- SOURCE DATA:
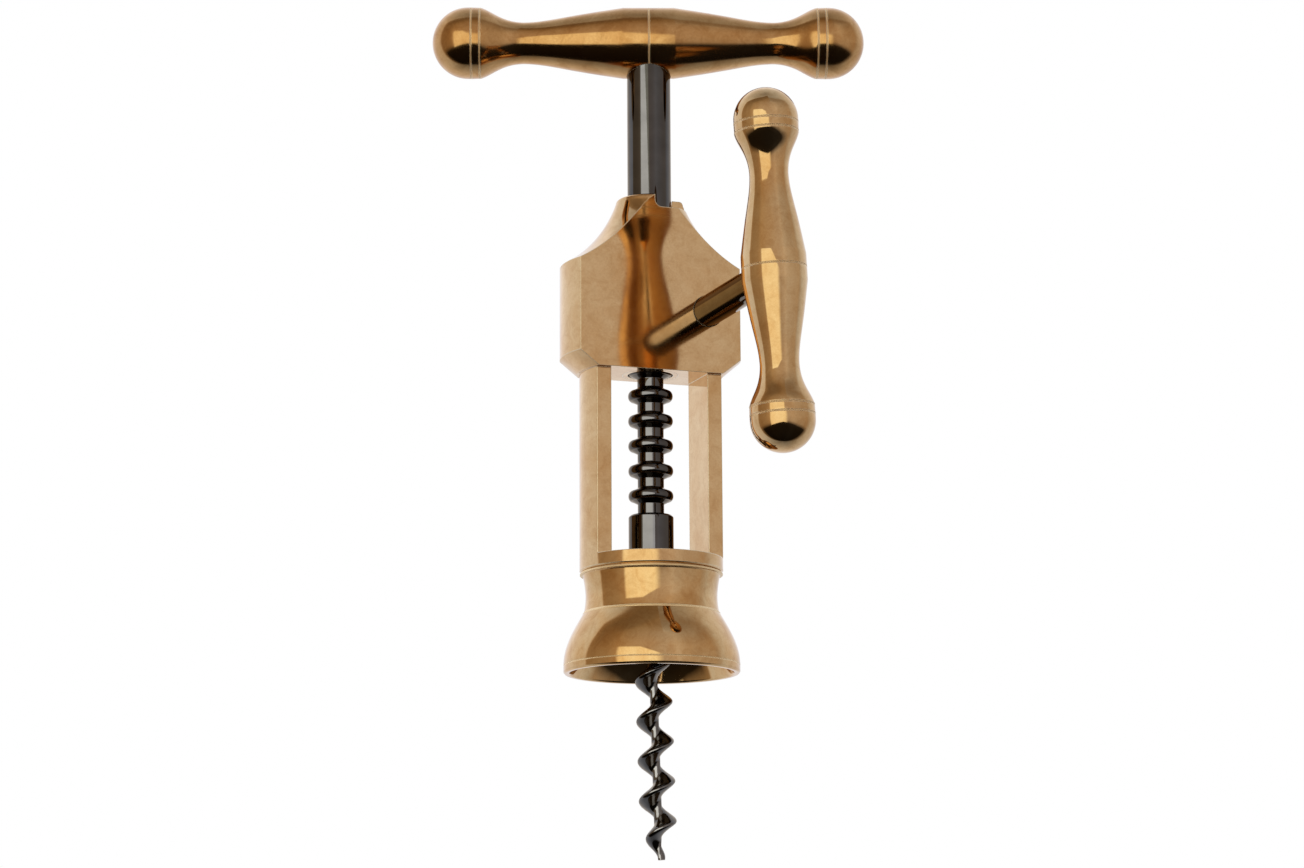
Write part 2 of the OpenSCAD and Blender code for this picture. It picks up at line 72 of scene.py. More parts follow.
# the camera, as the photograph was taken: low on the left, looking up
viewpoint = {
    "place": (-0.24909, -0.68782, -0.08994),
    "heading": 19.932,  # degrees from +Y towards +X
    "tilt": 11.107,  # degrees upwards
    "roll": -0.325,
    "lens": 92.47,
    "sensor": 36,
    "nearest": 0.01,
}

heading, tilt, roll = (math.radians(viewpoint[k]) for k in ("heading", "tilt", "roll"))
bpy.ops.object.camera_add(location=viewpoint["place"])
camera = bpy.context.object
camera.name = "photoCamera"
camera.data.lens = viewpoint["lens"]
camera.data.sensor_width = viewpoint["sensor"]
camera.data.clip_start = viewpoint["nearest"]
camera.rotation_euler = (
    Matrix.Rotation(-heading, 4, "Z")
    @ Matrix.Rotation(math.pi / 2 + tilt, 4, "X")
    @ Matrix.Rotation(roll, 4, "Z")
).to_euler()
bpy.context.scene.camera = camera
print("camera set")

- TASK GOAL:
Pull out each line holding the string "scene".

- EXERCISE ANSWER:
Write part 2 of the OpenSCAD and Blender code for this picture. It picks up at line 72 of scene.py. More parts follow.
bpy.context.scene.camera = camera